No matter how good your model is, some photos will be borderline: unusual lighting, partial occlusion, new packaging, or a defect that looks similar to acceptable texture. A professional checker acknowledges this with an “uncertain” outcome and a human review process. This is a safeguard, not a failure.
Implement uncertainty using two thresholds instead of one. For a defect probability p: if p >= fail_threshold, mark FAIL; if p <= pass_threshold, mark PASS; otherwise mark UNCERTAIN. The gap between thresholds is the review band. Widen it if you want safer automation (more human review), narrow it if you need more throughput.
Route UNCERTAIN items to a review queue. Practically, this can be a folder (runs/.../uncertain/) plus a CSV filtered to uncertain rows. Add reviewer fields like review_decision, reviewer, and notes. Even if you start with a manual process (a shared spreadsheet), structure the columns now so you can automate later.

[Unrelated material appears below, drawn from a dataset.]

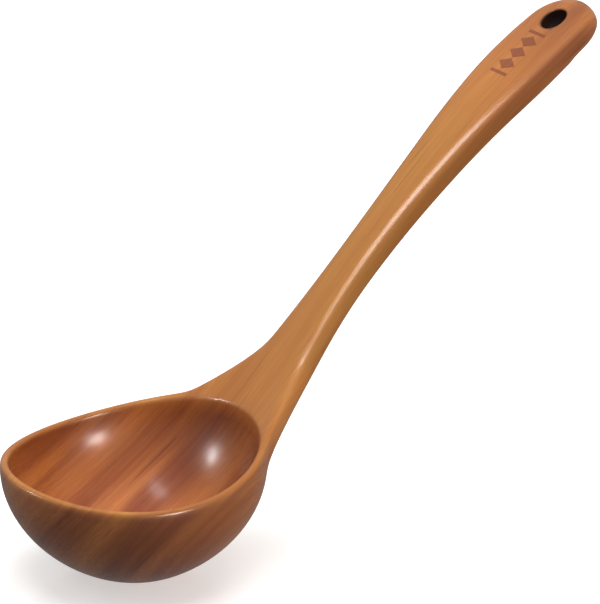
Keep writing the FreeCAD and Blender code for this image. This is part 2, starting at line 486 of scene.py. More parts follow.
def end_points(sizes):
    """The band that closes the rounded end, as (row down from the top, column across, xyz).

    Each row keeps its distance from the end's centre, and goes round the middle half of its half
    circle as the front edge of the square does, at x = 1.
    """
    _, _, _, values = along_handle(np.zeros(1))
    across, drop = half_section(sizes, values[0])
    rows = slice(HALF_STRIPS + 1, HALF_STRIPS + SIDE_ROWS)
    reach, fall = across[rows, None], drop[rows, None]
    y = np.linspace(-1, 1, 2 * HALF_STRIPS + 1)[None, 1:-1]
    aside = reach * y * math.sqrt(0.5)
    ahead = reach * np.sqrt(1 - y * y / 2)
    return on_handle(ahead, aside, fall + 0 * y)


def neck_rings(start, end, start_pull, end_pull, count):
    """Rings between two: each line is a cubic Hermite curve with the given pulls at its ends."""
    t = (np.arange(1, count + 1) / (count + 1))[:, None, None]
    ease = t * t * (3 - 2 * t)
    return start + (end - start) * ease + start_pull * t * (1 - t) ** 2 - end_pull * t * t * (1 - t)


def neck_pulls(sizes, start, end):
    """How hard and which way the neck's lines leave the bowl's opening and arrive at the handle.

    The middle line of the top leaves the lip up the handle, and the others turn away from it
    towards the rim. Lines of the side turn from along the rim to up the bowl's wall, as those of
    the underside leave. All arrive along the handle, drawing in with its width.
    """
    half = 2 * HALF_STRIPS + SIDE_ROWS
    number = np.arange(AROUND)
    number = np.where(number > half, number - AROUND, number)
    side = np.sign(number)
    number = np.abs(number)
    length = np.linalg.norm(end - start, axis=-1, keepdims=True)

    angle = sizes.neck_angle
    slope = sizes.rim_slope + 2 * sizes.rim_curve * sizes.radius * math.cos(angle)
    rise = math.sin(angle) * slope + 2 * sizes.neck_lift / (sizes.radius * (LIFT_START - angle))
    one = np.ones(AROUND)
    along_rim = np.stack([math.sin(angle) * one, -math.cos(angle) * side, rise * one], axis=-1)
    rim_share = np.clip(number / HALF_STRIPS, 0, 1)[:, None] ** RIM_TURN
    under_share = np.clip((number - HALF_STRIPS - 1) / (SIDE_ROWS - 1), 0, 1)[:, None] ** WALL_TURN
    leave = np.array(UP_HANDLE) * (1 - rim_share) + along_rim * rim_share
    leave = leave * (1 - under_share) + np.array(UP_WALL) * under_share
    leave = leave / np.linalg.norm(leave, axis=-1, keepdims=True)

    step = 2 * MM
    _, along, _, values = along_handle(handle_knots()[0] + np.array([0, step]))
    narrowing = (values[1, 2] - values[0, 2]) / step / values[0, 2]
    arrive = along[0] + np.stack([0 * one, end[:, 1] * narrowing, 0 * one], axis=-1)
    leave_pull = NECK_LEAVE + (UNDER_LEAVE - NECK_LEAVE) * under_share
    arrive_pull = NECK_ARRIVE + (UNDER_ARRIVE - NECK_ARRIVE) * under_share
    return leave * length * leave_pull, arrive * length * arrive_pull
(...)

A common mistake is to hide uncertainty by forcing a pass/fail decision. That can reduce trust quickly when users discover obvious misses. With a clear UNCERTAIN path, you reduce risk and create a continuous feedback loop: the checker handles the easy cases automatically and sends the hard cases to people.
Once your checker is running, the next phase is maintenance and expansion. Real deployments change: new products appear, camera setups change, and defect definitions evolve. Plan for this from the start by tracking what model version produced each result and by storing representative samples of inputs (especially failures and uncertain cases).
To expand defect coverage, add classes gradually. Start with the defects that matter most operationally (costly returns, safety issues, brand impact) and that are visually consistent enough to label. Update your labeling guide whenever you add a defect type, and re-check for ambiguity between classes (e.g., “smudge” vs “scratch”). Confusing labels produce a model that seems unreliable even if the architecture is fine.
For new products or backgrounds, run a “shadow evaluation” first: process new images with the current model, but do not act on its decisions automatically. Review the outputs, measure pass/fail distribution, and identify new failure modes. Then collect a targeted set of examples (especially false positives and false negatives) for retraining or fine-tuning.
The practical outcome is a checker that stays useful. A model is not a one-time deliverable; it’s a component in a workflow that must remain aligned with changing products and processes. With clear reports, organized batch runs, an uncertainty route, and a plan for updates, your visual quality checker becomes something people can rely on day after day.
1. Why isn’t a model that only outputs a number considered a complete “checker” in this chapter?
2. Which output best supports trust and the ability to challenge results?
3. What problem does batch-checking a folder of new product images primarily solve?
4. What is the purpose of adding an “uncertain” outcome and a human review path?
5. Which design choice best addresses questions like “Which photos failed?”, “Why did it fail?”, and “Can I re-check a fixed photo?”